Order this: The mutton chop. Always the mutton chop. Prime rib King’s Cut if you’re feeling reckless.
COTE Korean Steakhouse
16 W 22nd St, Flatiron Reserve on Resy
Simon Kim built something that shouldn’t work on paper: a Michelin starred Korean barbecue restaurant that also functions as a legitimate high end steakhouse. Smokeless Japanese grills are set into every table. There’s a dry aging room visible from the dining floor. The wine list runs past 1,200 labels. The Butcher’s Feast is the move for first timers, a prix fixe parade of USDA Prime and American Wagyu that the kitchen grills tableside.
Order this: Butcher’s Feast. Don’t overthink it.
Bowery Meat Company
9 E 1st St, East Village Reserve on Resy
Bowery Meat is the steakhouse for people who find most steakhouses a little boring. The room is moody and downtown without trying too hard. The cocktail program is genuinely good. And the menu wanders beyond the standard porterhouse playbook into territory that most traditional houses wouldn’t touch. The 40oz porterhouse is the anchor, and it’s excellent, but the octopus appetizer, the hash browns (crispy, shattered, almost potato rosti territory), and the bread pudding dessert are the things people actually can’t stop talking about. This is a New York Times two star Critics’ Pick running out of a space that feels more like a great downtown restaurant that happens to serve incredible beef.
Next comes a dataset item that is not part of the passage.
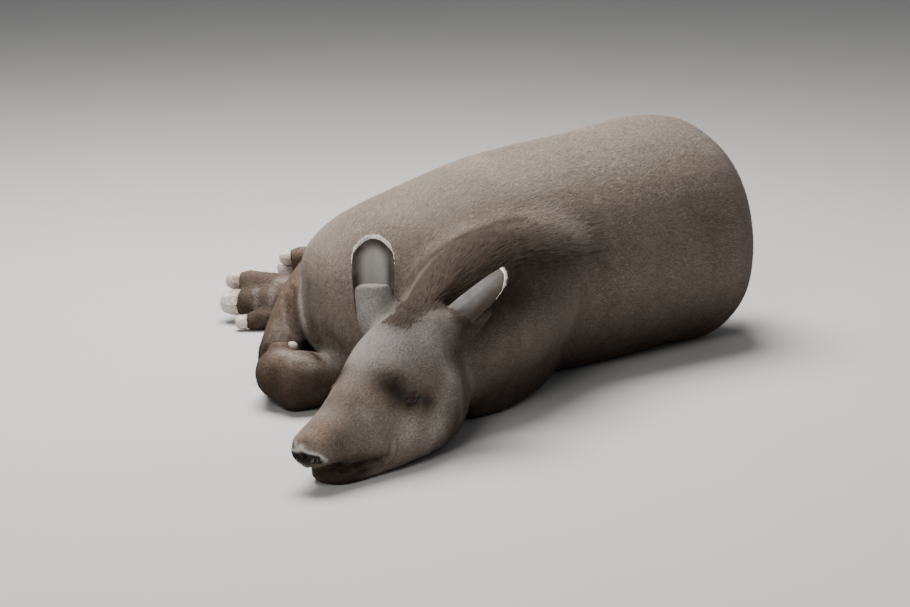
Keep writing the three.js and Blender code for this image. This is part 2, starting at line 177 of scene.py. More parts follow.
class Finish:
    """One material: its shader, its place on the piece, and its nodes"""

    def __init__(self, name, roughness=0.8, sheen=0.0, specular=0.5):
        self.material = bpy.data.materials.new(name)
        self.material.use_nodes = True
        self.tree = self.material.node_tree
        self.shader = self.tree.nodes["Principled BSDF"]
        settings = {
            "Roughness": roughness,
            "Specular IOR Level": specular,
            "Coat Roughness": 0.2,
            "Sheen Weight": sheen,
            "Sheen Roughness": 0.5,
        }
        for socket, value in settings.items():
            self.shader.inputs[socket].default_value = value
        self.place = self.node("TexCoord", "Object")

    def node(self, kind, out, sockets=None, **settings):
        """The value at one output of a new node, made with some settings and sockets"""
        made = self.tree.nodes.new("ShaderNode" + kind)
        for key, value in settings.items():
            setattr(made, key, value)
        for key, value in (sockets or {}).items():
            slot = next(s for s in made.inputs if s.enabled and s.name == key)
            if isinstance(value, Value):
                self.tree.links.new(value.socket, slot)
            elif slot.type == "RGBA":
                slot.default_value = (*value, 1)
            else:
                slot.default_value = value
        return Value(self.tree, next(s for s in made.outputs if s.enabled and s.name == out))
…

Order this: Porterhouse for the table. Hash browns, no debate. Bread pudding to close.
Carne Mare
89 South St, Pier 17, Seaport Reserve on Resy
Andrew Carmellini’s Italian chophouse is doing something none of the other spots on this list are doing: making you forget you’re eating at a steakhouse. The space, designed by Martin Brudnizki, is two stories of Tuscan leather, Venetian mirrors, and views of the East River and the Brooklyn Bridge that genuinely stop conversation. The menu opens with oysters, carpaccio, and Sorrento arancini before it even gets to the beef. And when it does, the gorgonzola cured Wagyu strip is unlike anything else in the city.
Order this: Octopus carpaccio to start. The gorgonzola cured Wagyu strip. Tableside salad because the theater of it is half the fun.
Hawksmoor
109 E 22nd St, Gramercy Reserve on Resy
The London import that quietly became one of the best steakhouses in the city. Hawksmoor does things simply and does them extremely well. All natural beef from family farms across the Northeast, cooked over charcoal with nothing more than sea salt. No truffle butter. No wagyu flights. Just really, really good steak in a room with vaulted ceilings, stained glass, and emerald leather booths that make you feel like you wandered into a very expensive gentleman’s library.
Order this: Bone in prime rib or the porterhouse. Peppercorn sauce.